Göç eden vatandaşların en büyük sorunu deprem bölgelerinde kalan vatandaşlardan farklı değildir. Ancak, barınma ve beslenme en büyük sorun olarak karşımızda duruyor. Yurtlara depremzedeleri yerleştireceğiz diye eğitime ara verip, milyonlarca üniversiteli gencimiz de mağdur edilmemelidir.”
‘MESLEK ODALARI, BİLİM İNSANLARINA KULAK VERİLMELİ’
Depremin değil, ‘kar hırsının, tedbirsizliğin öldürdüğü’ belirtilen açıklamada, “Bir taraftar deprem yaralarını sararken bir yandan da bu ülkenin depremler ülkesi olduğu bilinci ile yarın değil hemen şimdi geleceği yönelik tedbir alınmalı, planlamalar yapılmalı, meslek odaları ve bilim insanlarına kulak verilmeli ve kamunun her alanında liyakat esas alınmalıdır” dendi.
‘IRKÇI YAKLAŞIMLARI REDDEDİYOR VE HALKIMIZI SAĞDUYUYA DAVET EDİYORUZ’
Depremin ardından koşullar giderek ağırlaşırken kentlerdeki yağma olayları sonrası “yağmacı” olduğu ileri sürülen kişilerin lince varan darp görüntülerinin, hatta ölüm haberlerinin çıkmaya başladığı belirtilen açıklamada şöyle denildi; “Hukuk devletinde böyle bir şey düşünülemez ve kabul edilemez.
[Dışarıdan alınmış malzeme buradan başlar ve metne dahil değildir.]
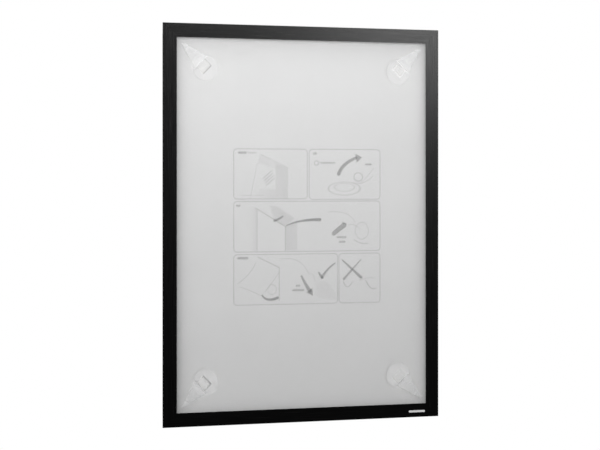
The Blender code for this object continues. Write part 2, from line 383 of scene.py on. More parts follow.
def anti_glare_sheet():
    """Etched polyester: a pale veil over what is behind, with a fine grain that breaks up reflections.

    The real grain is a few hundredths of a millimetre. Half a millimetre is the finest that shows."""
    veil = per_face(WINDOW_OPACITY)
    material, tree, shader = start_material("anti_glare_polyester", "#ececec", 0.5, ior=1.45, alpha=veil)
    place = add(tree, "TexCoord").outputs["Object"]
    # Painted shade along the border, with a painted gleam under its top edge.
    bright = painted_edge_shade(tree, place, *WINDOW_PAINTED_SHADE)
    grain = add(tree, "TexNoise", {"Vector": place, "Scale": 1 / GRAIN, "Detail": 2.0})
    relief = add(tree, "Bump", {"Strength": 0.1, "Distance": 0.02 * MM, "Height": grain})
    fill(tree, shader, {"Base Color": shaded_colour(tree, bright, "#e8e8e8"), "Normal": relief})
    return material


dress(nodes["window_sheet"], anti_glare_sheet())

# %% [markdown]
# ## The frosted panel
#
# The panel is a thin polypropylene sheet, embossed on the roll so that it is frosted. It hides most of
# what is behind it. Where the glue of a release pad wets the frosted face, the frost disappears, the way
# tape turns a frosted window clear, so the pads show through much better than the discs around them.

# %% Frosted polypropylene
PANEL_OPACITY = 0.87
TOUCHED_OPACITY = 0.75
WETTED_OPACITY = 0.45
# The panel's painted shade at the left side's bottom and top, at the right side, and at the two level sides.
PANEL_PAINTED_SHADE = ((0.8, 0.45), 0.46, 0.3)
CLOUD_SIZE = 60 * MM
PAD_LENGTH = 11 * MM
PAD_WIDTH = 13.6 * MM

# Glue wets the frost fully 0.2 mm inside a pad's edge, and not at all 0.4 mm outside it.
WETTED_EDGE = (-0.2 * MM, 0.4 * MM)
# A disc touches the panel fully 1.5 mm inside its rim, and not at all 0.5 mm inside it.
TOUCHED_EDGE = (-1.5 * MM, -0.5 * MM)

pad_low, pad_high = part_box("release_pad_top_right")
pad_middle = ((pad_low.x + pad_high.x) / 2, (pad_low.z + pad_high.z) / 2)
disc_middle = mount_places["wall_pad_top_right"]
disc_radius = disc_middle[0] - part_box("wall_disc_top_right")[0].x


def frosted_polypropylene():
    """A pale frosted sheet with faint clouds from the roll, painted shade along its edge, and clearer at the pads.
    """
    material, tree, shader = start_material("frosted_polypropylene", "#dddddd", 0.5)
    place = add(tree, "TexCoord").outputs["Object"]
    # Painted shade along the border, with a painted gleam under its top edge.
    bright = painted_edge_shade(tree, place, *PANEL_PAINTED_SHADE)
    clouds = add(tree, "TexNoise", {"Vector": place, "Scale": 1 / CLOUD_SIZE, "Detail": 3.0})
    faint = {"Value": clouds, "From Min": 0.3, "From Max": 0.7, "To Min": 0.97, "To Max": 1.0}
    clouds = add(tree, "MapRange", faint)
    bright = add(tree, "Math", {0: bright, 1: clouds}, operation="MULTIPLY")

    # All four corners are alike, so the distance to the top right pad is measured on a mirrored place.
    mirrored = add(tree, "VectorMath", {0: place}, operation="ABSOLUTE")
    at_pad = {
        "Vector": mirrored,
        "Location": (pad_middle[0], 0.0, pad_middle[1]),
        "Rotation": (0.0, math.radians(-45), 0.0),
    }
    turned = add(tree, "Mapping", at_pad, vector_type="TEXTURE")
    turned = add(tree, "VectorMath", {0: turned}, operation="ABSOLUTE")
    sides = add(tree, "SeparateXYZ", {0: turned}).outputs
    past_reach = add(tree, "Math", {0: sides["X"], 1: PAD_LENGTH / 2}, operation="SUBTRACT")
    past_across = add(tree, "Math", {0: sides["Z"], 1: PAD_WIDTH / 2}, operation="SUBTRACT")
    past_pad = add(tree, "Math", {0: past_reach, 1: past_across}, operation="MAXIMUM")

    # Where a disc touches the back of the sheet, more light comes through.
    middle = (disc_middle[0], 0.0, disc_middle[2])
    from_disc = add(tree, "VectorMath", {0: mirrored, 1: middle}, operation="SUBTRACT")
    from_disc = add(tree, "VectorMath", {0: from_disc, 1: (1.0, 0.0, 1.0)}, operation="MULTIPLY")
    away = add(tree, "VectorMath", {0: from_disc}, operation="LENGTH")
    past_rim = add(tree, "Math", {0: away, 1: disc_radius}, operation="SUBTRACT")

    alphas = []
    contacts = (
        (past_pad, WETTED_EDGE, WETTED_OPACITY, "SMOOTHSTEP"),
        (past_rim, TOUCHED_EDGE, TOUCHED_OPACITY, "LINEAR"),
    )
    for distance, (inside, outside), opacity, kind in contacts:
        fade = {"Value": distance, "From Min": inside, "From Max": outside}
        fade |= {"To Min": per_face(opacity), "To Max": per_face(PANEL_OPACITY)}
        alphas.append(add(tree, "MapRange", fade, interpolation_type=kind))
    alpha = add(tree, "Math", {0: alphas[0], 1: alphas[1]}, operation="MINIMUM")
    fill(tree, shader, {"Base Color": shaded_colour(tree, bright, "#dddddd"), "Alpha": alpha})
    return material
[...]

Yağmacılığa yeltenen kişiler kolluk kuvvetlerince yakalanıp yargıya teslim edilmelidir. Bu ortamda acılı insanların duygularını istismar eden Suriyeliler ve diğer sığınmacılar üzerinden yürütülen ırkçı yaklaşımları reddediyor ve halkımızı sağduyuya davet ediyoruz.
Göçmenler, depremle birlikte bazı siyasiler ve sosyal medya kullanıcıları tarafından kendilerine yöneltilen nefret dili ve ırkçı saldırılarla da mücadele etmeye çalışıyor. Şu yaşadığımız süreçte binlerce kilometre uzaktan yardımımıza koşan farklı uluslara ait insanların canları pahasına göçüklerden insanları kurtarmalarını alkışlarken, bize sığınan başta Suriyeliler olmak üzere farklı kimliklere öfke ve kin duymak ikiyüzlülüktür. Biz bu riyakârlığa izin veremeyiz ve göz yumamayız. Bu yaklaşımlar asıl problemi kaynağından uzaklaştırmak ve hedefi saptırmaktan başka bir şey değildir.”
‘DAYANIŞMA İLE AŞACAĞIZ’
“Depremin yarattığı her türlü tahribatın, ancak ve ancak insan hayatını önceleyen, ayırım yapmadan eşitliği gözeten politika ve uygulamalarla üstesinden gelebiliriz. Depremin yarattığı yıkımı ve bu zor günleri birlikte dayanışma ile aşacağımıza olan inancımızla halkımıza bir kez daha geçmiş olsun diliyoruz” dendi.